In astratto, quindi, la parte può accedere a due forme alternative di tutela. Potrà chiedere la cessazione definitiva del vincolo per l’inadempimento altrui, oppure far sì che il rapporto programmato sorga comunque, nonostante il rifiuto dell’altro contraente.

In ogni caso, l’attore potrà accedere al rimedio ex art. 2932 c.c. solo ove ricorrano i presupposti espressamente citati dalla norma: l’inadempimento della controparte e la possibilità di dare coattiva esecuzione all’obbligo di conclusione del definitivo.
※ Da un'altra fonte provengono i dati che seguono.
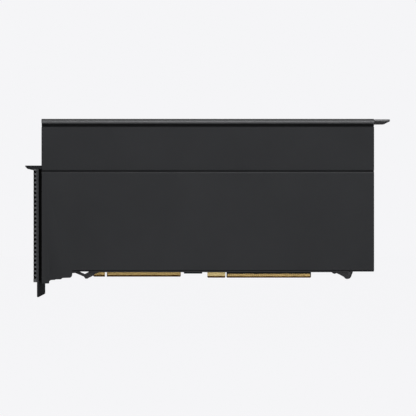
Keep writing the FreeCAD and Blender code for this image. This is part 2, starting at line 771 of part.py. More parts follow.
def heat_sink_base():
    """Base plate: pedestal over the processor, ribs over the power stages, grooves for the pipes."""
    base = box(base_left, base_right, base_upper, base_under, base_low, base_high)
    pedestal_w = die_width / 2 + memory_gap + memory_width
    pedestal = box(chip_x - pedestal_w, chip_x + pedestal_w, base_under, die_face(),
                   chip_z - die_height / 2, chip_z + die_height / 2)
    parts = [pedestal]
    rib_low = chip_z - inductor_rows * inductor_pitch / 2
    rib_high = chip_z + inductor_rows * inductor_pitch / 2
    for side in (-1, 1):
        x = chip_x + side * stage_offset
        parts.append(box(x - stage_width / 2, x + stage_width / 2, base_under,
                         board_face - stage_thick - pad_thick, rib_low, rib_high))
    for x in cover_screw_xs():
        parts.append(box(x - foot_height, x + foot_height, base_upper, base_under, floor_top, base_low))
    base = base.fuse(parts)
    half = pipe_width / 2
    cuts = [box(pipe_left, pipe_right, base_upper, base_upper + pipe_thick, z - half, z + half)
            for z in pipe_zs()]
    for x in cover_screw_xs():
        cuts.append(cylinder(screw_bore, (x, base_middle(), floor_top), (0, 0, foot_height + sheet)))
    return base.cut(Part.makeCompound(cuts)).removeSplitter()


def heat_pipes():
    """Flattened pipes with round sides, let into the base, their ends drawn to a round tip."""
    pipes = []
    for z in pipe_zs():
        pipe = box(pipe_left, pipe_right, base_upper, base_upper + pipe_thick, z - pipe_width / 2,
                   z + pipe_width / 2)
        ends = edges_where(pipe, lambda e: abs(
            e.Vertexes[0].Point.y - e.Vertexes[-1].Point.y) > pipe_thick / 2)
        pipes.append(pipe.makeFillet(pipe_width * 0.4, ends))
    return pipes


def fin_stack():
    """Thin upright fins on a common web, running the length of the duct."""
    tip = cover_inner + fin_tip_gap
    web_face = base_upper - fin_web
    stack = box(fin_left, fin_right, web_face, base_upper, fin_low, fin_high)
    count = int((fin_high - fin_low - fin_thick) / fin_pitch + 1e-6) + 1
    fins = []
    for i in range(count):
        z = fin_low + i * fin_pitch
        fins.append(box(fin_left, fin_right, tip, web_face, z, z + fin_thick))
    stack = stack.fuse(fins)
    relief = box(fin_left, fin_right, tip, cover_inner + seam_rail_thick + fin_tip_gap,
                 seam_rail_low - fin_tip_gap, seam_rail_high + fin_tip_gap)
    return stack.cut(relief).removeSplitter()


def board_standoffs():
    """Hexagonal standoffs between the board and the base; the board screws end at their feet."""
    return [hexagon_prism((x, base_under, z), (0, 1, 0), (1, 0, 0), base_rise, standoff_flats)
            for x, z in standoff_places()]


def board_screws():
    return [rod_y(screw_radius, x, z, board_face, back_y) for x, z in standoff_places()]


def rail_screws():
    return [rod_y(screw_radius, x, rail_screw_z(), plate_inner - rail_back_lip_thick, back_y)
            for x in rail_screw_xs()]


def cover_screws():
    return [cylinder(screw_radius, (x, base_middle(), body_bottom), (0, 0, sheet + foot_height))
            for x in cover_screw_xs()]


# ---- processor and power parts ----
def chip_block(x, z, width, height, near, thick):
    """A flat block centred at x, z whose underside lies at near, toward the board."""
    return box(x - width / 2, x + width / 2, near - thick, near, z - height / 2, z + height / 2)


def processor_substrate():
    return chip_block(chip_x, chip_z, package_side, package_side, board_face, substrate_thick)


def package_stiffener():
    near = board_face - substrate_thick
    ring = chip_block(chip_x, chip_z, package_side, package_side, near, stiffener_thick)
    inner = package_side - 2 * stiffener_bar
    return ring.cut(chip_block(chip_x, chip_z, inner, inner, near, stiffener_thick))


def processor_die():
    return chip_block(chip_x, chip_z, die_width, die_height, board_face - substrate_thick, die_thick)


def memory_stacks():
    away = die_width / 2 + memory_gap + memory_width / 2
    rise = (memory_height + memory_gap) / 2
    near = board_face - substrate_thick
    return [chip_block(chip_x + dx, chip_z + dz, memory_width, memory_height, near, die_thick)
            for dx in (-away, away) for dz in (-rise, rise)]


def power_inductors():
    blocks = []
    for side in (-1, 1):
        for dz in centred_steps(inductor_rows, inductor_pitch):
            block = chip_block(chip_x + side * inductor_offset, chip_z + dz, inductor_side, inductor_side,
                               board_face, inductor_height)
            blocks.append(block)
    return blocks


def power_stages():
    return [chip_block(x, z, stage_width, stage_height, board_face, stage_thick) for x, z in stage_places()]


def thermal_pads():
    return [chip_block(x, z, stage_width, stage_height, board_face - stage_thick, pad_thick)
            for x, z in stage_places()]


def capacitors():
    return [chip_block(chip_x + side * capacitor_offset, chip_z + dz, capacitor_width, capacitor_height,
                       board_face, capacitor_thick)
            for side in (-1, 1) for dz in centred_steps(capacitor_count, capacitor_pitch)]


def controller_chips():
    xs = (board_left + controller_from_ends[0], board_right - controller_from_ends[1])
    return [chip_block(x, base_low + rise, controller_side, controller_side, board_face, controller_thick)
            for x in xs for rise in controller_from_base]


def back_pad():
    """Soft pad that carries heat from the board's back to the back plate."""
    half = back_pad_side / 2
    return box(chip_x - half, chip_x + half, board_back, plate_inner, chip_z - half, chip_z + half)


def write(name, shapes):
    """One STEP file per node; a node of several like pieces holds them as separate solids."""
    pieces = shapes if isinstance(shapes, list) else [shapes]
    solids = [solid for piece in pieces for solid in piece.Solids]
    shape = solids[0] if len(solids) == 1 else Part.makeCompound(solids)
    shape.exportStep(os.path.join("parts", name + ".step"))


builders = [
    front_cover, upper_cover, top_rail, back_plate, seam_rail, end_frame, bracket_frame, corner_block,
    slot_bracket, vent_grille, bracket_seal, bracket_screws,
    circuit_board, x16_contacts, aux_short_contacts, aux_long_contacts,
    finger_guard, rear_foot, foot_pin, guard_screws,
    heat_sink_base, fin_stack, heat_pipes, board_standoffs, board_screws, rail_screws, cover_screws,
    processor_substrate, package_stiffener, processor_die, memory_stacks, power_inductors, power_stages,
    thermal_pads, capacitors, controller_chips, back_pad,
]

os.makedirs("parts", exist_ok=True)
for build in builders:
    write(build.__name__, build())
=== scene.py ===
import bpy
import bmesh
import json
import math
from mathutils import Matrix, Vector


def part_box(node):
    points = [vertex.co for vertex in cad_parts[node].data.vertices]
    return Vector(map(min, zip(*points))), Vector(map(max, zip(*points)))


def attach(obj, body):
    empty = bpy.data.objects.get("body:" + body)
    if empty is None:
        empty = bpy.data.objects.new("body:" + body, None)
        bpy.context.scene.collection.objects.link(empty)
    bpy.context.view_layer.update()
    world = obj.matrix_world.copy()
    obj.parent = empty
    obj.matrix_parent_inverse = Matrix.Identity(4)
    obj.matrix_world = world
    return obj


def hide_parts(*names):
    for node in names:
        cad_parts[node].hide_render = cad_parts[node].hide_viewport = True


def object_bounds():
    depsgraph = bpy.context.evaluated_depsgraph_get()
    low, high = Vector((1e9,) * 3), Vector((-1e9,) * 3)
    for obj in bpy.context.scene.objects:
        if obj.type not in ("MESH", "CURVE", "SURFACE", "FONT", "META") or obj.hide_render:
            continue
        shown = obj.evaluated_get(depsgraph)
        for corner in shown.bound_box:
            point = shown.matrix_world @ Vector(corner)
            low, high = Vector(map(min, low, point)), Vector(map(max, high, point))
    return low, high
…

Con preciso riferimento al contratto preliminare di compravendita immobiliare, la Corte di Cassazione ha quindi precisato che il rimedio dell’esecuzione specifica dell’obbligo di contrarre è perseguibile solo con riferimento al preliminare in cui l’immobile oggetto è catastalmente individuato. Diversamente, il contraente fedele non potrà accedervi quando si tratti di preliminare di vendita di cosa generica, in cui l’immobile che né oggetto è stato solo genericamente individuato.

A pensiero dello scrivente, la pronuncia della Corte di Cassazione non fa altro che riprendere ciò che in più occasioni era stato affermato, seppur “tra le righe”, dalla giurisprudenza di legittimità e di merito.
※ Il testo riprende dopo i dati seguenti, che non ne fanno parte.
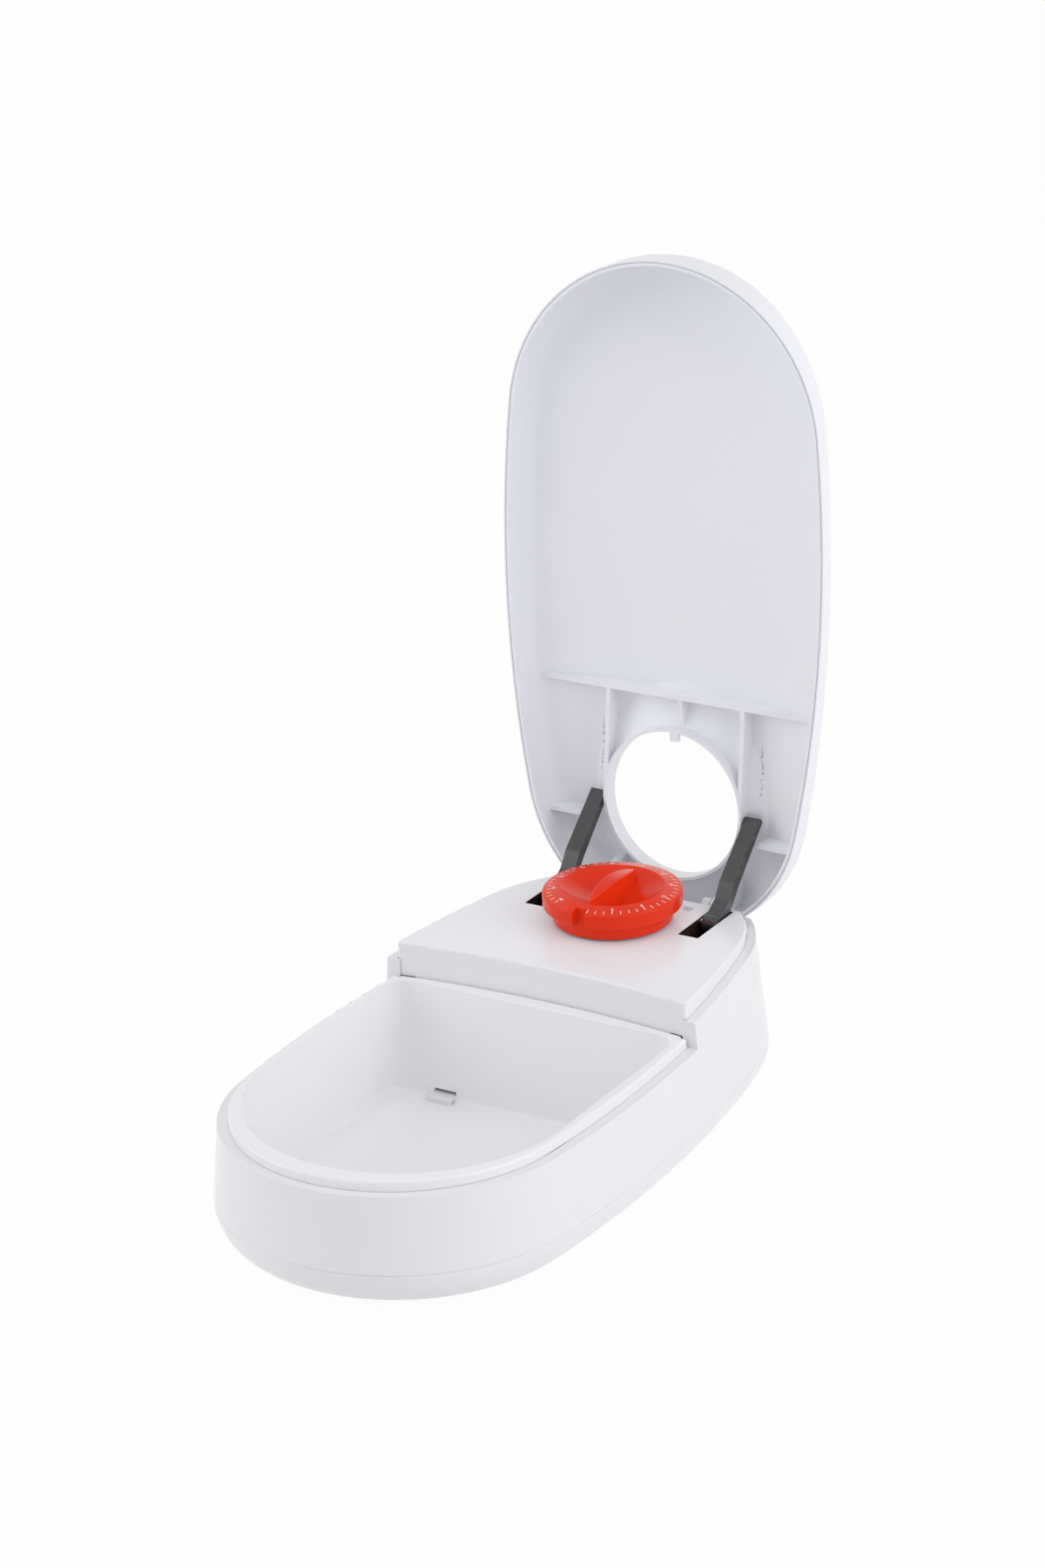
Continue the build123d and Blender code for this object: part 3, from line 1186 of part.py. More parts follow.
if __name__ == "__main__":
    os.makedirs("parts", exist_ok=True)
    for name, build in NODES.items():
        export_step(build(), f"parts/{name}.step")
    for name, side in (("left", -1), ("right", 1)):
        export_step(opening_arm(side), f"parts/opening_arm_{name}.step")
        export_step(arm_spring(side), f"parts/arm_spring_{name}.step")
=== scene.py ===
"""Looks of a timed pet feeder: moulded plastics, dial print, metal parts, light and camera."""

import json

import bpy
import numpy as np
from bpy.props import FloatProperty, FloatVectorProperty, IntProperty, PointerProperty
from mathutils import Matrix, Vector


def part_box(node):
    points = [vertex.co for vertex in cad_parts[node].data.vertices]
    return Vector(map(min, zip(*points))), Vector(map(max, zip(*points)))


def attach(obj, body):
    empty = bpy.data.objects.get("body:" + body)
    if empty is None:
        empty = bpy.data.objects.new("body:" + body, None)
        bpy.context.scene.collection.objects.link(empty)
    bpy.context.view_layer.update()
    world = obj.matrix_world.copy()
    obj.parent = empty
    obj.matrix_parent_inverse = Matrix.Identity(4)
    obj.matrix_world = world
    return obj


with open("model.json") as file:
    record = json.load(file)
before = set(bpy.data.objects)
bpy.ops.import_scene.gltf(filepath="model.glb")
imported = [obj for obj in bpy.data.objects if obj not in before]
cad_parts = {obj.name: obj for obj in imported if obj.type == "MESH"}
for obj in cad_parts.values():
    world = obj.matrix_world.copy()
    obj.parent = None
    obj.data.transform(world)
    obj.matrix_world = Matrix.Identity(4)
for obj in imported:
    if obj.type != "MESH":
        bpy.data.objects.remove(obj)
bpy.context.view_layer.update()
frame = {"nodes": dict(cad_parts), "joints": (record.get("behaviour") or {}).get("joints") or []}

bl_info = {
    "name": "Timed pet feeder",
    "version": (1, 0, 0),
    "blender": (4, 5, 0),
    "location": "View3D > Sidebar > Feeder",
    "description": "Finishes, dial print and stage for a timed pet feeder",
    "category": "Object",
}

MM = 0.001

# Dial's ring: distance from its axis and height of its inner and of its outer lip
RING_LIPS = ((22.3 * MM, 84.5 * MM), (29.9 * MM, 82.8 * MM))
# Numbers: height of a digit as a share of the font's size, how far its strokes are widened as a
# share of its height, and the steps along each of its curves
DIGIT_SHARE = 0.72
STROKE_SHARE = 0.012
DIGIT_STEPS = 3
# Ticks: corners across and along each, and a numbered hour's wedge, as widths of a tick: its
# outer end, and how much wider its inner end is
TICK_CORNERS = (3, 4)
WEDGE_TIP, WEDGE_SPREAD = 0.3, 1.9

# Painted shade inside the arms' slots in the deck: how far below the deck's top it begins, its half
# width, and its middle and half length from front to back
SLOT_SHADE_TOP = 0.25 * MM
SLOT_SHADE_HALF_WIDTH = 12 * MM
SLOT_SHADE_MIDDLE, SLOT_SHADE_HALF_LENGTH = 112 * MM, 21 * MM

# Marks rubbed on the lid's inside: distance from its middle, how far they wander, half width of
# their core and of their soft edge, and the heights over which they come and go
RUB_SIDE = 37.8 * MM
RUB_WANDER = 3 * MM
RUB_CORE, RUB_EDGE = 0.1 * MM, 0.7 * MM
RUB_COMES = (106 * MM, 114 * MM)
RUB_GOES = (124 * MM, 136 * MM)
RUB_STRENGTH = 0.75
# The lid's inside faces the front by more than this
INSIDE_FACING = -0.3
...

Appurato che il giudice può imporre solo l’esecuzione di un contratto definitivo che ricalchi precisamente i termini dell’accordo e l’assetto di interessi espresso dalle parti, il contraente fedele sarà ammesso ad accedere alla tutela costitutiva dell’articolo 2932 c.c. solo ove l’immobile che si voleva compravendere è stato, sin dall’origine, precisamente individuato.

L’idea che il rimedio sia disponibile anche nel caso in cui le parti abbiamo semplicemente manifestato l’intenzione di procedere alla compravendita di un immobile generico “cozza” in modo evidente con quanto prima detto: il giudice non sarebbe messo nelle condizioni di dar seguito ad una volontà delle parti che, di fatto, non è mai precisamente manifestata.

In queste ipotesi, quindi, la risoluzione del contratto preliminare rappresenta l’unico rimedio esperibile.